Alternatives considered
Alternative 1: Dynamic/user-defined taxonomy
Pros:- Users could create custom life domains.
- More flexible categorization.
- No shared vocabulary across reflections for cross-user analytics.
- Increases UI complexity (taxonomy management).
- Harder to tune classification and scoring when categories are unbounded.
- Violates 0-user operating principle: add complexity only where there’s measured need.
Alternative 2: Single scoring path (pre-computed only)
Pros:- Simpler — one source of truth for scores.
- No runtime computation on read path.
- Cannot support namespace-filtered views (mobile shows scores scoped to selected namespaces).
- Would require pre-computing scores for every namespace combination.
Alternative 3: Upstream classification only (no deterministic fallback)
Pros:- Higher-quality classifications from LLM.
- Simpler code — no regex patterns to maintain.
- Facts ingested without LLM aspect tags (e.g., legacy data, fallback paths) would have no aspect associations.
- Regex provides a baseline that catches obvious domain signals even when LLM tags are absent.
- Hybrid approach allows graceful degradation.

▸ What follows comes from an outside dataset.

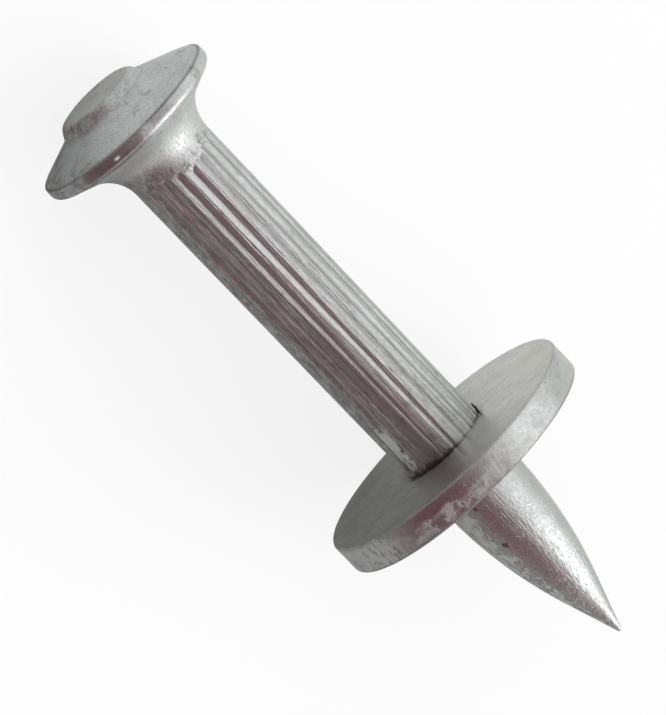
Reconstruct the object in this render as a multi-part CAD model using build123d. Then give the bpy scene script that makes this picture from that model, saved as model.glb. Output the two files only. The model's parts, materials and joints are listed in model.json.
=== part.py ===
"""Hammer drive pin with a steel washer, lying on its head and its washer.

Two pieces: a cold-formed steel pin (crown, flange head, neck, fluted shank and point)
and a punched washer pressed on the lower end of the flutes.

Each piece is made on its own axis, Z, with the struck face at 0 and the point at the far
end, and both are then laid down together. Sizes are in millimetres and degrees.
"""

from build123d import *
from math import asin, atan2, cos, degrees, hypot, pi, radians, sin, tan
import os

# Overall
pin_length = 30.78

# Crown: the raised round boss that the hammer or the tool strikes
crown_top_dia = 3.62
crown_foot_dia = 4.18
crown_height = 0.467
crown_edge_round = 0.4
crown_foot_fillet = 0.3

# Flange head: a thick disc, sloped on both faces
head_dia = 8.4
head_rim_height = 0.5
head_top_slope = 23.2
head_under_slope = 23.5
head_top_edge_round = 0.08
head_under_edge_round = 0.16
neck_fillet = 1.85

# Forging set the head and the crown a little off the shank's axis, to the same side
head_offset = 0.25
crown_offset = 0.46

# Shank: plain wire below the washer, raised flute crests above it
shank_dia = 3.7
crest_rise_at_neck = 0.125
crest_rise_at_end = 0.036
flute_count = 20
flute_root_depth = 0.005
flute_angle = 140
flute_start = 4.0
flute_runout_angle = 45

# Point: one long ogive arc that runs into a plain cone with a blunt nose
point_half_angle = 18.2
ogive_radius = 19.6
nose_radius = 0.1

# Washer
washer_dia = 12.0
washer_thickness = 1.36
washer_seat = 20.07
washer_edge_round = 0.12
bore_clearance = 0.01
flute_stop_above_underside = 0.2

# Margin for picking the edges to round by where they lie
pick_margin = 0.01

# Radii and stations that follow from the sizes above
shank_r = shank_dia / 2
neck_crest_r = shank_r + crest_rise_at_neck
end_crest_r = shank_r + crest_rise_at_end
flute_root_r = shank_r - flute_root_depth
head_r = head_dia / 2
crown_foot_r = crown_foot_dia / 2
washer_r = washer_dia / 2
rim_top = crown_height + (head_r - crown_foot_r) * tan(radians(head_top_slope))
rim_bottom = rim_top + head_rim_height
washer_underside = washer_seat + washer_thickness
flute_end = washer_underside - flute_stop_above_underside


def turned(outline):
    """Solid of revolution about Z from a closed outline of (radius, height) points.

    The seam where it starts and ends is turned to -X, the side that lies uppermost.
    """
    return Rot(0, 0, 180) * revolve(Plane.XZ * make_face(outline), axis=Axis.Z)


def crown():
    """Tapered boss on its own offset axis; it reaches down into the head."""
    taper = (crown_foot_dia - crown_top_dia) / 2 / crown_height
    sunk = 2 * crown_height
    sunk_r = crown_top_dia / 2 + taper * sunk
    outline = FilletPolyline(
        (0, 0),
        (crown_top_dia / 2, 0),
        (sunk_r, sunk),
        (0, sunk),
        radius=[0, crown_edge_round, 0, 0],
        close=True,
    )
    return Pos(0, -crown_offset, 0) * turned(outline)


def flange():
    """Flange head: a cone above and the rim on an offset axis, and a leaning cone below."""
    inner_top = crown_height / 2
    inner_top_r = crown_foot_r - (crown_height - inner_top) / tan(radians(head_top_slope))
    outline = FilletPolyline(
        (0, inner_top),
        (inner_top_r, inner_top),
        (head_r, rim_top),
        (head_r, rim_bottom),
        (0, rim_bottom),
        radius=[0, 0, head_top_edge_round, 0, 0],
        close=True,
    )
    disc = Pos(0, -head_offset, 0) * turned(outline)
    inner_r = shank_r / 2
    inner_z = rim_bottom + (head_r - inner_r) * tan(radians(head_under_slope))
    rim_ring = Pos(0, -head_offset, rim_bottom) * Rot(0, 0, 180) * Circle(head_r)
    inner_ring = Pos(0, 0, inner_z) * Rot(0, 0, 180) * Circle(inner_r)
    return disc + loft([rim_ring, inner_ring])


def shank_and_point():
    """Crest-height shank down to the washer's underside, plain shank, and ogive point."""
    angle = radians(point_half_angle)
    nose_z = pin_length - nose_radius + nose_radius * sin(angle)
    nose_r = nose_radius * cos(angle)
    cone_r = shank_r - ogive_radius * (1 - cos(angle))
    cone_z = nose_z - (cone_r - nose_r) / tan(angle)
    ogive_z = cone_z - ogive_radius * sin(angle)
    sides = Polyline(
        (0, rim_top),
        (neck_crest_r, rim_top),
        (end_crest_r, washer_underside - crest_rise_at_end),
        (shank_r, washer_underside),
        (shank_r, ogive_z),
    )
    ogive_mid = (
        shank_r - ogive_radius * (1 - cos(angle / 2)),
        ogive_z + ogive_radius * sin(angle / 2),
    )
    ogive = ThreePointArc((shank_r, ogive_z), ogive_mid, (cone_r, cone_z))
    cone = Line((cone_r, cone_z), (nose_r, nose_z))
    nose_mid_angle = (angle + pi / 2) / 2
    nose_mid = (
        nose_radius * cos(nose_mid_angle),
        pin_length - nose_radius + nose_radius * sin(nose_mid_angle),
    )
    nose = ThreePointArc((nose_r, nose_z), nose_mid, (0, pin_length))
    axis_line = Line((0, pin_length), (0, rim_top))
    return turned(sides + ogive + cone + nose + axis_line)


def flute_cutter(turn):
    """V groove of one flute, with a slanted run-out at its start."""
    outer_r = neck_crest_r + crest_rise_at_neck
    half_width = (outer_r - flute_root_r) * tan(radians(flute_angle / 2))
    lean = 1 / tan(radians(flute_runout_angle))
    root_z = flute_start + (neck_crest_r - flute_root_r) * lean
    outer_z = flute_start - (outer_r - neck_crest_r) * lean
    end_face = make_face(
        Polyline(
            (flute_root_r, 0, root_z),
            (outer_r, half_width, outer_z),
            (outer_r, -half_width, outer_z),
            close=True,
        )
    )
    groove = extrude(end_face, amount=flute_end - root_z, dir=(0, 0, 1))
    return Rot(0, 0, turn) * groove


def drive_pin():
    """The whole pin as one solid: fused, filleted at neck and crown foot, then fluted."""
    head = flange()
    low = rim_bottom - pick_margin
    high = rim_bottom + pick_margin
    head = fillet(edges_between(head, low, high, 0, head_r + pick_margin), head_under_edge_round)
    pin = shank_and_point() + head
    neck_reach = neck_crest_r + pick_margin
    pin = fillet(edges_between(pin, rim_bottom, flute_start, shank_r / 2, neck_reach), neck_fillet)
    pin += crown()
    foot_reach = crown_foot_r + crown_offset
    foot_edges = edges_between(pin, crown_height / 2, rim_top, crown_foot_r / 2, foot_reach)
    pin = fillet(foot_edges, crown_foot_fillet)
    pitch = 360 / flute_count
    cutters = [flute_cutter(pitch * (index + 0.5)) for index in range(flute_count)]
    return pin - cutters


def edges_between(solid, low, high, inner, outer):
    """Edges round the axis that lie between two heights and between two reaches in X."""
    found = ShapeList()
    for edge in solid.edges():
        box = edge.bounding_box()
        inside = low < box.min.Z and box.max.Z < high
        if inside and inner < box.max.X < outer:
            found.append(edge)
    return found


def washer(pin):
    """Punched disc. Its bore passes the plain shank and the flute crests bite into it."""
    bore_r = shank_r + bore_clearance
    outline = FilletPolyline(
        (bore_r, washer_seat),
        (washer_r, washer_seat),
        (washer_r, washer_underside),
        (bore_r, washer_underside),
        radius=[0, washer_edge_round, washer_edge_round, 0],
        close=True,
    )
    return turned(outline) - pin


def rest_tilt():
    """Angle of the axis on a floor that touches the head's rim and the washer's rim."""
    across = (washer_seat + washer_edge_round) - (rim_top + head_top_edge_round)
    washer_centre = washer_r - washer_edge_round
    head_centre = head_r - head_top_edge_round
    up = washer_centre - head_centre
    radius_step = washer_edge_round - head_top_edge_round
    return degrees(atan2(up, across) + asin(radius_step / hypot(across, up)))


def laid_down(pieces):
    """Lay the pieces down, point towards +X, and set the origin under the middle."""
    lying = [Rot(0, 90 - rest_tilt(), 0) * piece for piece in pieces]
    box = Compound(lying).bounding_box()
    to_floor = Pos(-box.center().X, -box.center().Y, -box.min.Z)
    return [to_floor * piece for piece in lying]


pin_upright = drive_pin()
washer_upright = washer(pin_upright)
pin_lying, washer_lying = laid_down([pin_upright, washer_upright])

os.makedirs("parts", exist_ok=True)
export_step(pin_lying, "parts/drive_pin.step")
export_step(washer_lying, "parts/washer.step")
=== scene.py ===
"""Looks of a headed steel drive pin with a washer, lying on a pale floor.

Both pieces are modelled on the pin's own axis, with the struck face at height 0 and the
point at the far end, and are then laid in the place of the solids that they stand for.
"""

import json
from math import acos, atan2, cos, hypot, pi, radians, sin, tan, tau
from types import SimpleNamespace

import bmesh
import bpy
from bpy.props import FloatProperty, FloatVectorProperty, IntProperty, PointerProperty
from mathutils import Matrix, Vector, noise


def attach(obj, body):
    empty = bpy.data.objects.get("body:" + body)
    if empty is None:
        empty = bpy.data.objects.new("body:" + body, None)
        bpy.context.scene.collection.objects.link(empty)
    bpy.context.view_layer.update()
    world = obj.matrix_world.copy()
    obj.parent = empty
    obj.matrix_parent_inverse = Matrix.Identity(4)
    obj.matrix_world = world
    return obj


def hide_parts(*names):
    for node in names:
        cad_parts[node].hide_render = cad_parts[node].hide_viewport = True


bl_info = {
    "name": "Drive Pin with Washer",
    "version": (1, 0, 0),
    "blender": (4, 5, 0),
    "location": "View3D > Sidebar > Drive Pin",
    "description": "Models a fluted drive pin, its pressed washer and a studio stage",
    "category": "Add Mesh",
}

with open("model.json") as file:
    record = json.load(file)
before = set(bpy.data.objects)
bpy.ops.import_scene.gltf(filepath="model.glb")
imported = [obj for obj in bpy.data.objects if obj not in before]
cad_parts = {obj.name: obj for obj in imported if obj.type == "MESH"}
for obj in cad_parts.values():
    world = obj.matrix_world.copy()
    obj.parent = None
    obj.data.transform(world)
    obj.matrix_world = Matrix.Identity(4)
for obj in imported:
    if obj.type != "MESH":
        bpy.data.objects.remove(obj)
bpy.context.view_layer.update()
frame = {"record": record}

MM = 0.001
PHOTO_WIDTH = 666
SENSOR_WIDTH = 36.0
MERGE_DISTANCE = 1e-9
SHARP_ANGLE = radians(50)

# Steps of the spun skins
STEPS_PER_FLUTE = 18
WASHER_STEPS = 480

# How much the flutes waver and wear
ROOT_WAVER = 0.008 * MM
FLUTE_WAVER = 0.010 * MM
NEAR_WEAR = 0.026 * MM
EDGE_WAVER = 0.022
EDGE_RAGGED = 0.045
RUNOUT_SLOPE = 0.6
CRUMPLE = 0.040 * MM
SEAM_DEPTH = 0.018 * MM
LAND_BURR = 0.007 * MM
NICK_DEPTH = 0.014 * MM

# Relief of the plate, and the sliver of steel at the bore
RELIEF_DEPTH = 0.03 * MM
BURR_SIZE = (0.10 * MM, 0.045 * MM, 0.60 * MM)
BURR_ROLL = radians(76)

# Stage: how far its flat pieces reach, where they stand, and the lamp, in metres
WHITE = (1, 1, 1)
FLOOR_REACH = 3.0
TABLE_REACH = 0.41
TABLE_HEIGHT = 0.2 * MM
CARD_RADIUS = 0.4
CARD_REACH = 0.5
END_CARD_REACH = 0.26
END_CARD_PLACE = (-0.36, -0.12, 0.12)
LAMP_SIZE = 0.19
LAMP_PLACE = (0.21, 0.165, 0.135)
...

Alternative 4: Post-hoc tagging (classify after facts are active)
Pros:- Simpler ingestion pipeline — no staging column needed.
- Breaks the temporal fact lifecycle — aspect associations would appear before fact activation.
- Race condition: aspects could reference facts that are later rejected during patch review.
- Staging column aligns with existing patch-based promotion pattern.
Consequences
Benefits:- Users can navigate their knowledge graph by life domain, seeing depth and gaps at a glance.
- Fixed taxonomy enables consistent cross-reflection analytics and future comparative features.
- Hybrid classification provides resilience — deterministic patterns cover the baseline, LLM tags add precision.
- Dual scoring supports both pre-computed dashboard reads and runtime namespace-filtered mobile views.
- Seeded aspects ensure every reflection has a complete aspect grid from creation, even before any facts exist.
- 14 regex patterns require maintenance as domain definitions evolve.
- Scoring weight tuning (saturation thresholds, dimension weights) is a new parameter surface.
- Namespace-aware mobile queries add JOIN complexity to the read path.
- Two tables add to the schema surface.
Implementation notes
- Taxonomy definition lives in
@reflection/schemas. - Classification logic is pure functions with no I/O or db/vendor imports.
- Scoring formula uses weights: volume 40%, entities 25%, diversity 20%, confidence 15%.
- DB operations split into read (aspects, scores, detail) and admin (seeding, insertion, recomputation) following the query segregation pattern.
- API routes provide list and detail endpoints with auth + role middleware.
- Mobile scoring computes at query time scoped to namespace array, using the same formula as the pre-computed path.